═══ Data extract
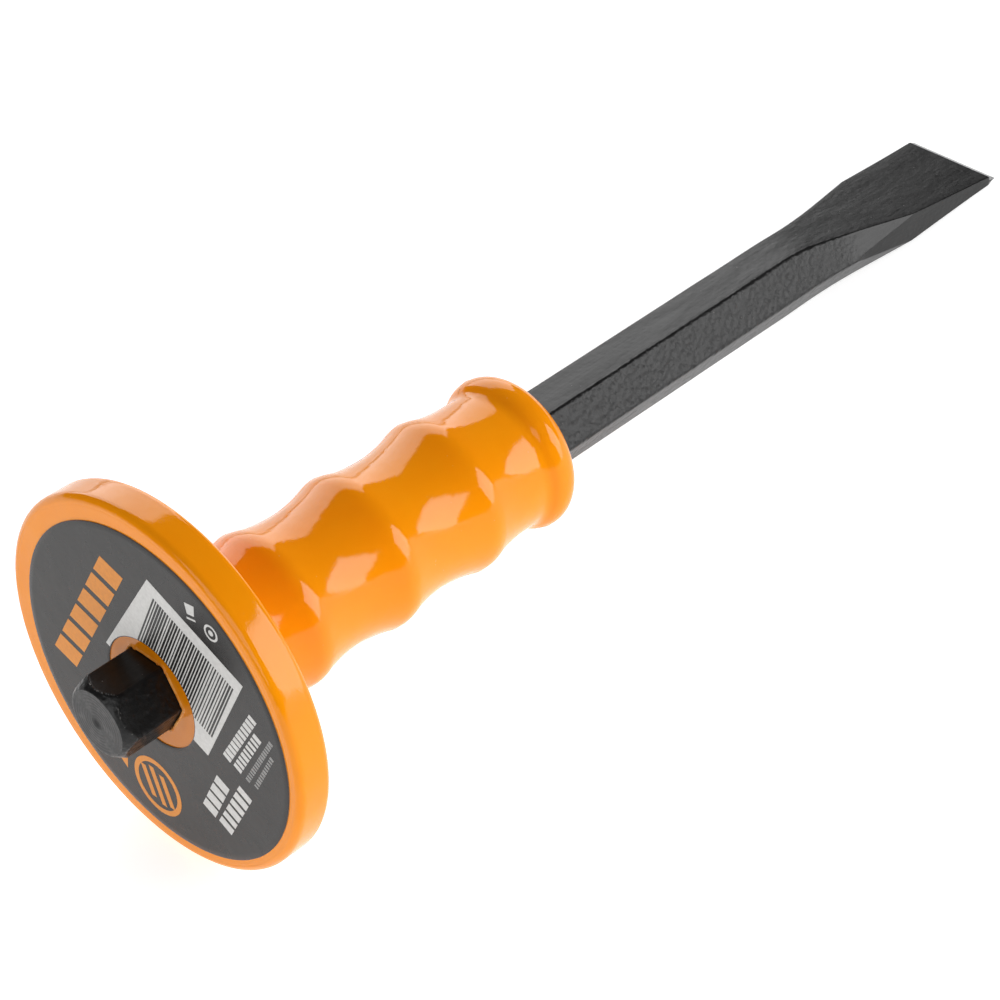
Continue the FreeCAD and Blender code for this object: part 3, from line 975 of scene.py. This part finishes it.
blackPaint = makeBlackPaint()
struckEnd = makeStruckEnd()
groundSteel = makeGroundSteel()
orangeVinyl = makeOrangeVinyl()
labelFilm = makeLabelFilm()
markInk = makeInk("markInk", tint(0.78, 0.27, 0.012), tint(0.7, 0.235, 0.009), 0.32)
paleInk = makeInk("paleInk", tint(0.7, 0.69, 0.67), tint(0.62, 0.61, 0.59), 0.36)
fineInk = makeInk("fineInk", tint(0.3, 0.295, 0.285), tint(0.25, 0.245, 0.24), 0.36)
barInk = makeInk("barInk", tint(0.022, 0.02, 0.019), tint(0.015, 0.014, 0.013), 0.34)
benchTop = makeBenchTop()
print("finishes made:", len(bpy.data.materials))

chisel = makeChisel(chiselSizes)
print("chisel:", len(chisel.data.polygons), "faces")

guard = makeGuard(guardSizes)
print("hand guard:", len(guard.data.polygons), "faces")

label = makeLabel(labelSizes)
printPieces = makePrint()
print("label:", len(printPieces), "printed pieces")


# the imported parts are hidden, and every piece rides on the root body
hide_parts("chisel")
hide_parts("hand_guard")
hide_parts("face_label")
for piece in [chisel, guard, label] + printPieces:
    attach(piece, "root")


studio = {
    "benchHalf": 3.0,
    "world": 0.06,
    "lens": 106.97,
    "cameraPlace": (-0.34157, -0.39541, 0.51635),
    "cameraForward": (0.44255, 0.55726, -0.70258),
    "cameraUp": (0.58557, 0.4138, 0.69705),
    # each lamp: azimuth and height as seen from the tool, distance, width, height, lean, brightness
    "lamps": {
        "keySoftbox": (35.0, 18.0, 1.15, 0.74, 0.8, 13.0, 5.6),
        "backSoftbox": (150.0, 24.0, 1.3, 1.3, 1.05, 0.0, 3.2),
        "leftFill": (-75.0, 30.0, 1.4, 1.3, 1.0, 0.0, 2.2),
    },
    "aim": (0.0, 0.0, 0.04),
}


def addLamp(name, azimuth, height, distance, width, tall, lean, brightness):
    turn, rise = math.radians(azimuth), math.radians(height)
    towards = Vector((math.sin(turn) * math.cos(rise), -math.cos(turn) * math.cos(rise), math.sin(rise)))
    lamp = bpy.data.lights.new(name, "AREA")
    lamp.shape = "RECTANGLE"
    lamp.size, lamp.size_y = width, tall
    lamp.energy = brightness * math.pi * width * tall
    lampObject = bpy.data.objects.new(name, lamp)
    lampObject.location = Vector(studio["aim"]) + towards * distance
    facing = towards.to_track_quat("Z", "Y").to_matrix() @ Matrix.Rotation(math.radians(lean), 3, "Z")
    lampObject.rotation_euler = facing.to_euler()
    bpy.context.scene.collection.objects.link(lampObject)


for name, facts in studio["lamps"].items():
    addLamp(name, *facts)

world = bpy.data.worlds.new("softRoom")
bpy.context.scene.world = world
world.use_nodes = True
world.node_tree.nodes["Background"].inputs["Color"].default_value = (1.0, 1.0, 1.0, 1.0)
world.node_tree.nodes["Background"].inputs["Strength"].default_value = studio["world"]

half = studio["benchHalf"]
floorMesh = bpy.data.meshes.new("bench")
benchCorners = [(-half, -half, 0.0), (half, -half, 0.0), (half, half, 0.0), (-half, half, 0.0)]
floorMesh.from_pydata(benchCorners, [], [(0, 1, 2, 3)])
floorMesh.materials.append(benchTop)
linkPiece("bench", floorMesh)

camera = bpy.data.cameras.new("camera")
camera.lens = studio["lens"]
camera.sensor_width = 36.0
camera.clip_start, camera.clip_end = 0.01, 20.0
cameraObject = bpy.data.objects.new("camera", camera)
forward, up = Vector(studio["cameraForward"]).normalized(), Vector(studio["cameraUp"]).normalized()
right = forward.cross(up).normalized()
up = right.cross(forward)
facing = Matrix((right, up, -forward)).transposed().to_4x4()
cameraObject.matrix_world = Matrix.Translation(studio["cameraPlace"]) @ facing
bpy.context.scene.collection.objects.link(cameraObject)
bpy.context.scene.camera = cameraObject
bpy.context.scene.view_settings.view_transform = "Standard"
print("studio set")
══════
* _Prompt_:
Each line of the material should be echoed exactly.

* _Output_:
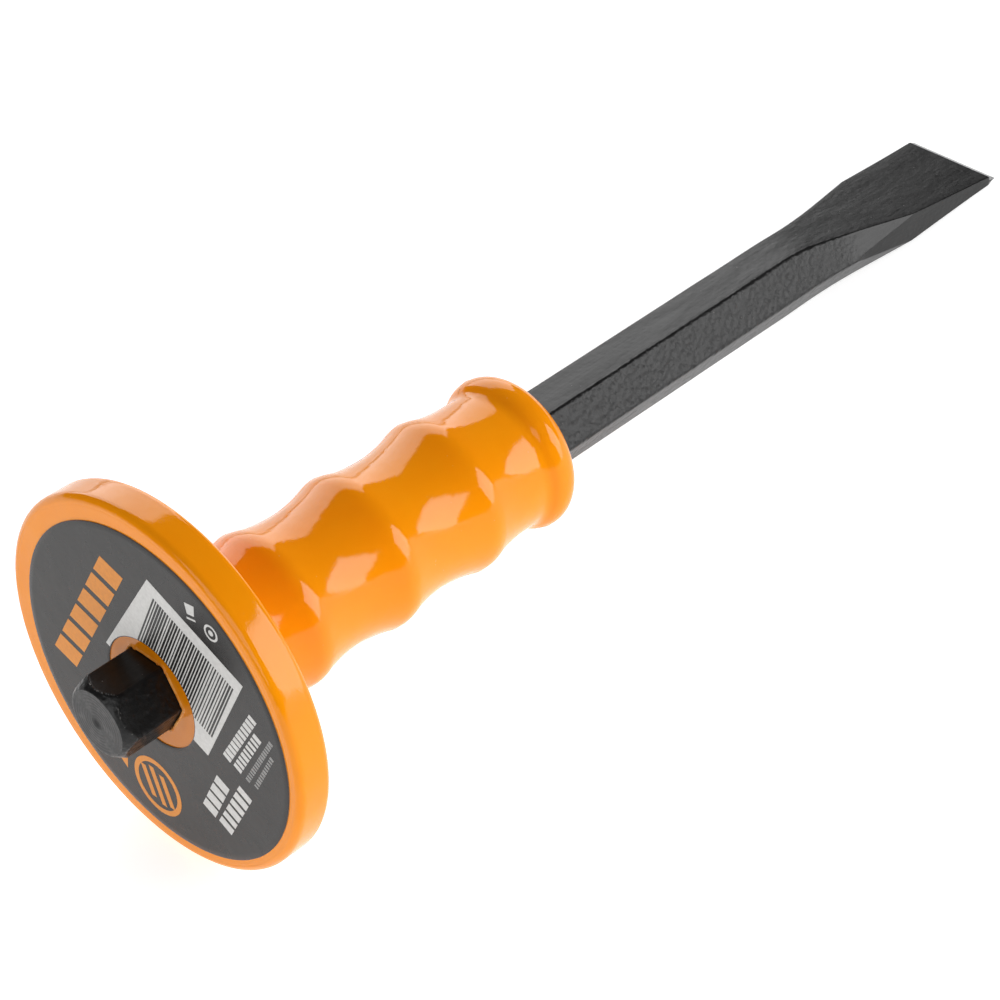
Continue the FreeCAD and Blender code for this object: part 3, from line 975 of scene.py. This part finishes it.
blackPaint = makeBlackPaint()
struckEnd = makeStruckEnd()
groundSteel = makeGroundSteel()
orangeVinyl = makeOrangeVinyl()
labelFilm = makeLabelFilm()
markInk = makeInk("markInk", tint(0.78, 0.27, 0.012), tint(0.7, 0.235, 0.009), 0.32)
paleInk = makeInk("paleInk", tint(0.7, 0.69, 0.67), tint(0.62, 0.61, 0.59), 0.36)
fineInk = makeInk("fineInk", tint(0.3, 0.295, 0.285), tint(0.25, 0.245, 0.24), 0.36)
barInk = makeInk("barInk", tint(0.022, 0.02, 0.019), tint(0.015, 0.014, 0.013), 0.34)
benchTop = makeBenchTop()
print("finishes made:", len(bpy.data.materials))

chisel = makeChisel(chiselSizes)
print("chisel:", len(chisel.data.polygons), "faces")

guard = makeGuard(guardSizes)
print("hand guard:", len(guard.data.polygons), "faces")

label = makeLabel(labelSizes)
printPieces = makePrint()
print("label:", len(printPieces), "printed pieces")


# the imported parts are hidden, and every piece rides on the root body
hide_parts("chisel")
hide_parts("hand_guard")
hide_parts("face_label")
for piece in [chisel, guard, label] + printPieces:
    attach(piece, "root")


studio = {
    "benchHalf": 3.0,
    "world": 0.06,
    "lens": 106.97,
    "cameraPlace": (-0.34157, -0.39541, 0.51635),
    "cameraForward": (0.44255, 0.55726, -0.70258),
    "cameraUp": (0.58557, 0.4138, 0.69705),
    # each lamp: azimuth and height as seen from the tool, distance, width, height, lean, brightness
    "lamps": {
        "keySoftbox": (35.0, 18.0, 1.15, 0.74, 0.8, 13.0, 5.6),
        "backSoftbox": (150.0, 24.0, 1.3, 1.3, 1.05, 0.0, 3.2),
        "leftFill": (-75.0, 30.0, 1.4, 1.3, 1.0, 0.0, 2.2),
    },
    "aim": (0.0, 0.0, 0.04),
}


def addLamp(name, azimuth, height, distance, width, tall, lean, brightness):
    turn, rise = math.radians(azimuth), math.radians(height)
    towards = Vector((math.sin(turn) * math.cos(rise), -math.cos(turn) * math.cos(rise), math.sin(rise)))
    lamp = bpy.data.lights.new(name, "AREA")
    lamp.shape = "RECTANGLE"
    lamp.size, lamp.size_y = width, tall
    lamp.energy = brightness * math.pi * width * tall
    lampObject = bpy.data.objects.new(name, lamp)
    lampObject.location = Vector(studio["aim"]) + towards * distance
    facing = towards.to_track_quat("Z", "Y").to_matrix() @ Matrix.Rotation(math.radians(lean), 3, "Z")
    lampObject.rotation_euler = facing.to_euler()
    bpy.context.scene.collection.objects.link(lampObject)


for name, facts in studio["lamps"].items():
    addLamp(name, *facts)

world = bpy.data.worlds.new("softRoom")
bpy.context.scene.world = world
world.use_nodes = True
world.node_tree.nodes["Background"].inputs["Color"].default_value = (1.0, 1.0, 1.0, 1.0)
world.node_tree.nodes["Background"].inputs["Strength"].default_value = studio["world"]

half = studio["benchHalf"]
floorMesh = bpy.data.meshes.new("bench")
benchCorners = [(-half, -half, 0.0), (half, -half, 0.0), (half, half, 0.0), (-half, half, 0.0)]
floorMesh.from_pydata(benchCorners, [], [(0, 1, 2, 3)])
floorMesh.materials.append(benchTop)
linkPiece("bench", floorMesh)

camera = bpy.data.cameras.new("camera")
camera.lens = studio["lens"]
camera.sensor_width = 36.0
camera.clip_start, camera.clip_end = 0.01, 20.0
cameraObject = bpy.data.objects.new("camera", camera)
forward, up = Vector(studio["cameraForward"]).normalized(), Vector(studio["cameraUp"]).normalized()
right = forward.cross(up).normalized()
up = right.cross(forward)
facing = Matrix((right, up, -forward)).transposed().to_4x4()
cameraObject.matrix_world = Matrix.Translation(studio["cameraPlace"]) @ facing
bpy.context.scene.collection.objects.link(cameraObject)
bpy.context.scene.camera = cameraObject
bpy.context.scene.view_settings.view_transform = "Standard"
print("studio set")